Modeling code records
§

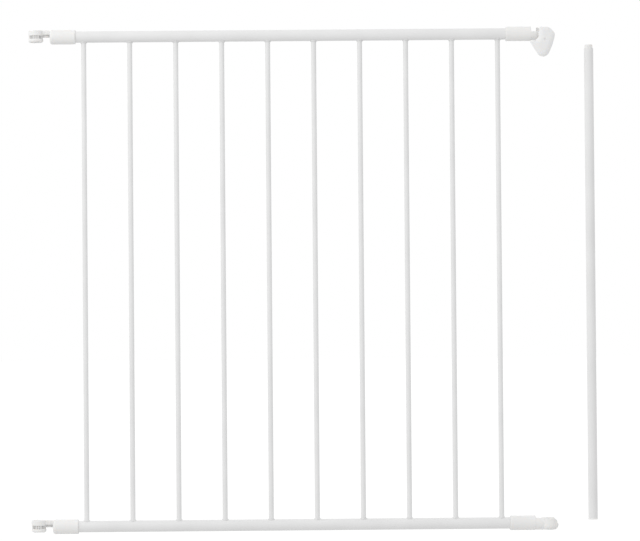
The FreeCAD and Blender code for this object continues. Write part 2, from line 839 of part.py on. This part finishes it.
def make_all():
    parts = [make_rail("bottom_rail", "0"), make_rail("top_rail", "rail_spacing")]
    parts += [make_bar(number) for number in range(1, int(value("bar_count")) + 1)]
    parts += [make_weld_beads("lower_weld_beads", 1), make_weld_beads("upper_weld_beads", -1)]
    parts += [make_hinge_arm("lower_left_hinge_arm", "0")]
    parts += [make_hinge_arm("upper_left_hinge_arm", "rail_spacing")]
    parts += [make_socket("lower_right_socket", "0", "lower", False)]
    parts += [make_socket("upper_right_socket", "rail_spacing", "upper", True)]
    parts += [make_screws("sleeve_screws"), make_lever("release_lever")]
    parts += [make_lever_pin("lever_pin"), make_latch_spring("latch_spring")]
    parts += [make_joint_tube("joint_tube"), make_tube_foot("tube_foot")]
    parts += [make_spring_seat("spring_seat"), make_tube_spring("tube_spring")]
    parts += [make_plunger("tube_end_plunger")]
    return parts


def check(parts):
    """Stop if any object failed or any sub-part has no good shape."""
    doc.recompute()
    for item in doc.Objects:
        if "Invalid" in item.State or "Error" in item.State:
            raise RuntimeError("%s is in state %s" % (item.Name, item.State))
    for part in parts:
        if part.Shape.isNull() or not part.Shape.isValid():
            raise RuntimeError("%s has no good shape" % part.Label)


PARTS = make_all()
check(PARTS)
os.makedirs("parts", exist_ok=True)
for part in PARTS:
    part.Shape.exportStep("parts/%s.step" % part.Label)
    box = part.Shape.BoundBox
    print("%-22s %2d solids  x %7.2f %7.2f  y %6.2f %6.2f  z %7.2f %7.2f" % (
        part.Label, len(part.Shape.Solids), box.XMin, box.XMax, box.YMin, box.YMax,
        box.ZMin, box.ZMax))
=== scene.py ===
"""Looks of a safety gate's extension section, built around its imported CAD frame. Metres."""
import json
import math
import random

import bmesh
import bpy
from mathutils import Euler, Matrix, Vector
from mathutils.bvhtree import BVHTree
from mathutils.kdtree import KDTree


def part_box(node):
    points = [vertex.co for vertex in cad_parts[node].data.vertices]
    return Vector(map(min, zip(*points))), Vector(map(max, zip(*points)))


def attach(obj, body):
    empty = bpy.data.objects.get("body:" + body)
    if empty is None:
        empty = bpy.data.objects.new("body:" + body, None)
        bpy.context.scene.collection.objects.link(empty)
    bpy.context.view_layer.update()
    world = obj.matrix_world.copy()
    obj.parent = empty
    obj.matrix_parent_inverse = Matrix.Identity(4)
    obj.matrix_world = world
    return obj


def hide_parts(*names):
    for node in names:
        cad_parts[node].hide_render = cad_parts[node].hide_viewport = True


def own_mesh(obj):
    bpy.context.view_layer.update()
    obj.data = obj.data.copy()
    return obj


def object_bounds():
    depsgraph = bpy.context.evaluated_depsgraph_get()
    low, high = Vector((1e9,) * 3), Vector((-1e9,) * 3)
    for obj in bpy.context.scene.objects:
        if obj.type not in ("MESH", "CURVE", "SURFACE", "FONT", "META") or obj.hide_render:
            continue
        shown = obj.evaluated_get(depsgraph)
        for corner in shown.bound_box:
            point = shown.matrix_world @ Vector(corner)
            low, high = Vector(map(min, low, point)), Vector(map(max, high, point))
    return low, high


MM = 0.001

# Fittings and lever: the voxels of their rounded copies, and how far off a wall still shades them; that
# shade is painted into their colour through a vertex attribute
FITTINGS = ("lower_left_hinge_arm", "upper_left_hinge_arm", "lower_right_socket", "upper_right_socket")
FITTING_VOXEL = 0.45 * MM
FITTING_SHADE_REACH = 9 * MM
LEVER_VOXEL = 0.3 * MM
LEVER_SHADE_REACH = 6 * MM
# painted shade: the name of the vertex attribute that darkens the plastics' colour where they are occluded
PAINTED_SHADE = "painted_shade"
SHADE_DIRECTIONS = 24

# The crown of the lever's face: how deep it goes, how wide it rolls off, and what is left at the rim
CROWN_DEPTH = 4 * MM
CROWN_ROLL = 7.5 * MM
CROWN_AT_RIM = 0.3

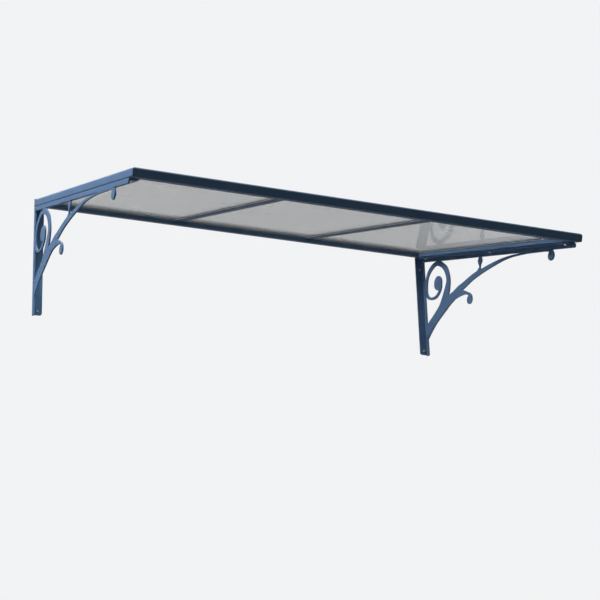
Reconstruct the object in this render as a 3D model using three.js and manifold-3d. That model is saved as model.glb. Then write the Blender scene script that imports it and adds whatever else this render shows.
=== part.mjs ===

§

Aim of the exercise: Show the lines that mention the word "return".

Problem solution:
    return parts
    return Vector(map(min, zip(*points))), Vector(map(max, zip(*points)))
    return obj
    return obj
    return low, high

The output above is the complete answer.